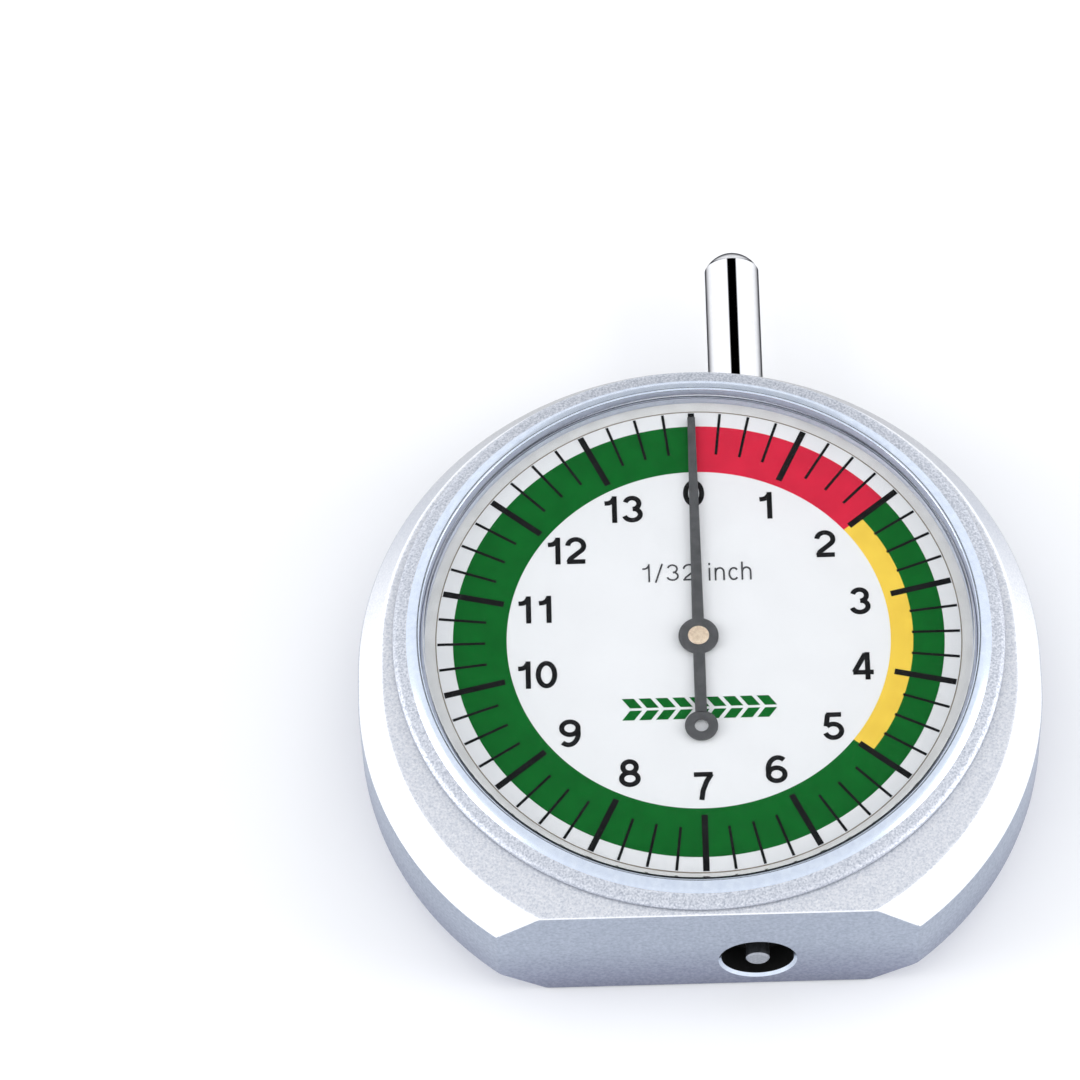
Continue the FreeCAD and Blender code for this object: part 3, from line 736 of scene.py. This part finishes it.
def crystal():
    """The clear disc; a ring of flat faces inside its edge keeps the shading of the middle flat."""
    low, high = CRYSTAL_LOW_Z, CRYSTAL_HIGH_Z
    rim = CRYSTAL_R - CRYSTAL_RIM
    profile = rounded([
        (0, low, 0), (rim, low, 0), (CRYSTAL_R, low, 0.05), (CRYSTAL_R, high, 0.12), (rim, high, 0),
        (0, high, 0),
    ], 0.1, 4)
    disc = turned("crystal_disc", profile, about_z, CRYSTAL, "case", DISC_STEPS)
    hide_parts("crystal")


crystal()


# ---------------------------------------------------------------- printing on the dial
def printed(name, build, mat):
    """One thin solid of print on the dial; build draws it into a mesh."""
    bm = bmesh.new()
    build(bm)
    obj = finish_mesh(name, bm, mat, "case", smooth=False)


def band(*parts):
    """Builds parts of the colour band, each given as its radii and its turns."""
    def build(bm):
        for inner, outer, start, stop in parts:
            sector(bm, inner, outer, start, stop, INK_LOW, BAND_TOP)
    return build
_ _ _
Write down the full listing again, exactly.

Result below -
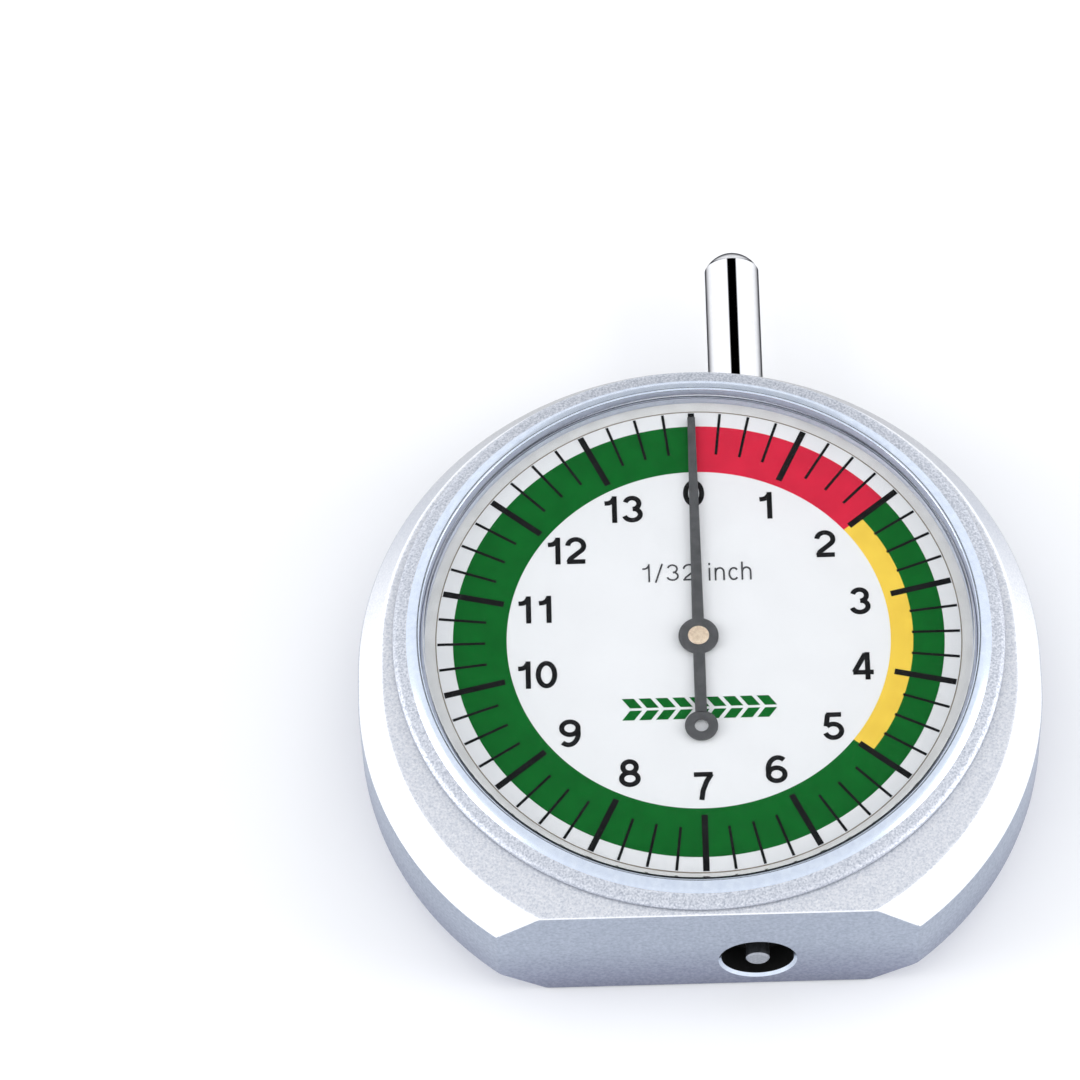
Continue the FreeCAD and Blender code for this object: part 3, from line 736 of scene.py. This part finishes it.
def crystal():
    """The clear disc; a ring of flat faces inside its edge keeps the shading of the middle flat."""
    low, high = CRYSTAL_LOW_Z, CRYSTAL_HIGH_Z
    rim = CRYSTAL_R - CRYSTAL_RIM
    profile = rounded([
        (0, low, 0), (rim, low, 0), (CRYSTAL_R, low, 0.05), (CRYSTAL_R, high, 0.12), (rim, high, 0),
        (0, high, 0),
    ], 0.1, 4)
    disc = turned("crystal_disc", profile, about_z, CRYSTAL, "case", DISC_STEPS)
    hide_parts("crystal")


crystal()


# ---------------------------------------------------------------- printing on the dial
def printed(name, build, mat):
    """One thin solid of print on the dial; build draws it into a mesh."""
    bm = bmesh.new()
    build(bm)
    obj = finish_mesh(name, bm, mat, "case", smooth=False)


def band(*parts):
    """Builds parts of the colour band, each given as its radii and its turns."""
    def build(bm):
        for inner, outer, start, stop in parts:
            sector(bm, inner, outer, start, stop, INK_LOW, BAND_TOP)
    return build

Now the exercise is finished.